Directions >> Output the full material exactly as it appears here.

======== Given material ========

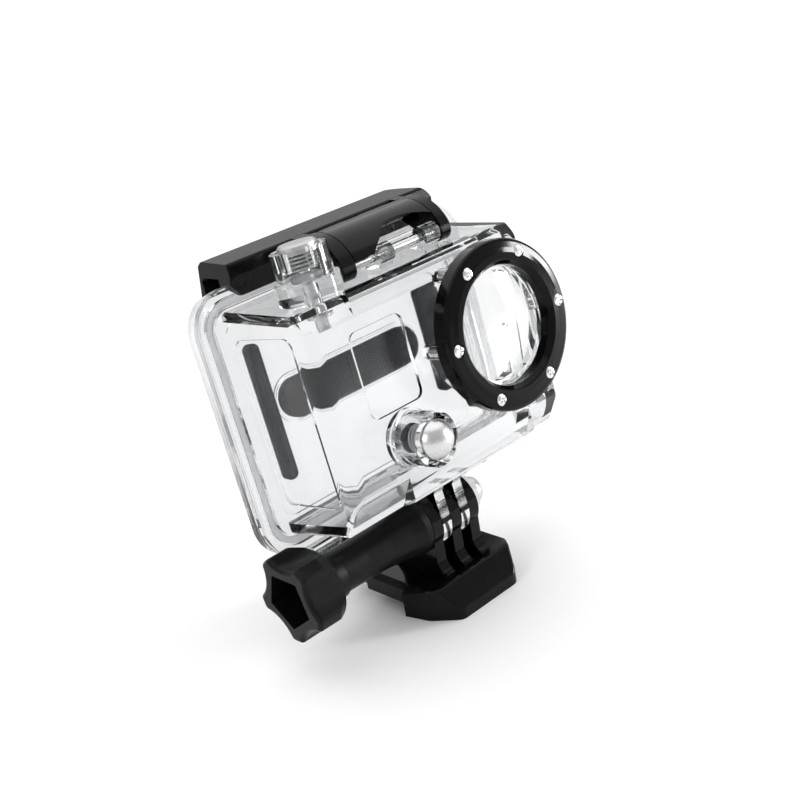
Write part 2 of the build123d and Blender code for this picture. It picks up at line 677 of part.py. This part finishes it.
def latch_arm():
    """Bar, cheeks and the holes for both pins."""
    arm = latch_bar()
    for x0, x1 in (CHEEK_LEFT, CHEEK_RIGHT):
        arm += latch_cheek(x0, x1)
    for x0, x1 in SLOT_TABS:
        arm += block(x0, x1, TAB_FRONT, BAR_FRONT + 0.4, *TAB_HEIGHTS)
    x0 = CHEEK_LEFT[0]
    x1 = CHEEK_RIGHT[1]
    arm -= rod_x(ARM_PIN_R + PIN_CLEARANCE, x0 - 1, x1 + 1, ARM_PIN_Y, ARM_PIN_Z)
    return arm - rod_x(LEVER_PIN_R, x0 + 1.2, x1 - 1.2, LEVER_PIN_Y, LEVER_PIN_Z)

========

Result of the task >>
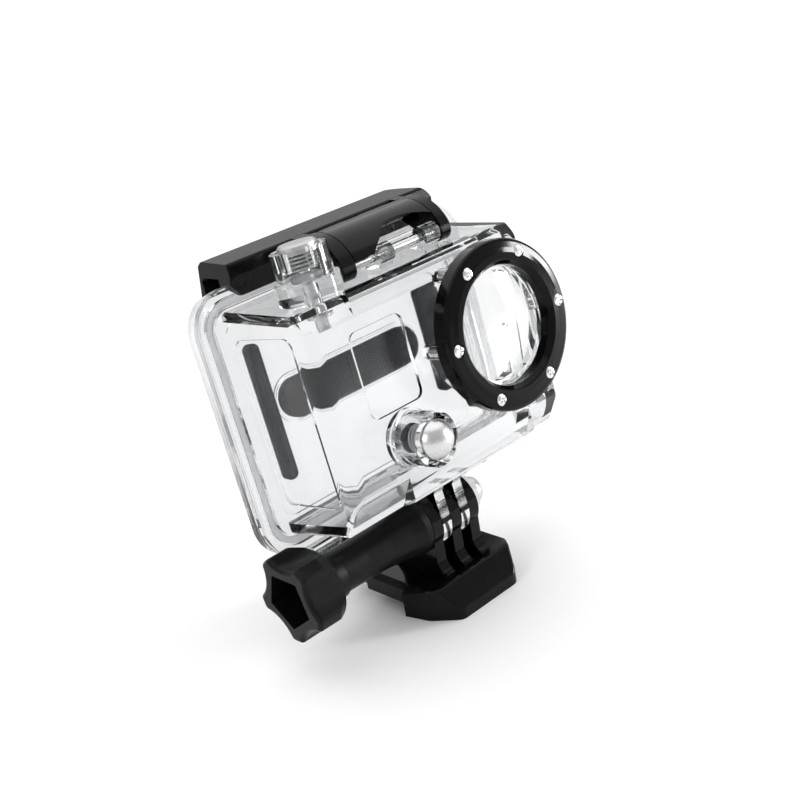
Write part 2 of the build123d and Blender code for this picture. It picks up at line 677 of part.py. This part finishes it.
def latch_arm():
    """Bar, cheeks and the holes for both pins."""
    arm = latch_bar()
    for x0, x1 in (CHEEK_LEFT, CHEEK_RIGHT):
        arm += latch_cheek(x0, x1)
    for x0, x1 in SLOT_TABS:
        arm += block(x0, x1, TAB_FRONT, BAR_FRONT + 0.4, *TAB_HEIGHTS)
    x0 = CHEEK_LEFT[0]
    x1 = CHEEK_RIGHT[1]
    arm -= rod_x(ARM_PIN_R + PIN_CLEARANCE, x0 - 1, x1 + 1, ARM_PIN_Y, ARM_PIN_Z)
    return arm - rod_x(LEVER_PIN_R, x0 + 1.2, x1 - 1.2, LEVER_PIN_Y, LEVER_PIN_Z)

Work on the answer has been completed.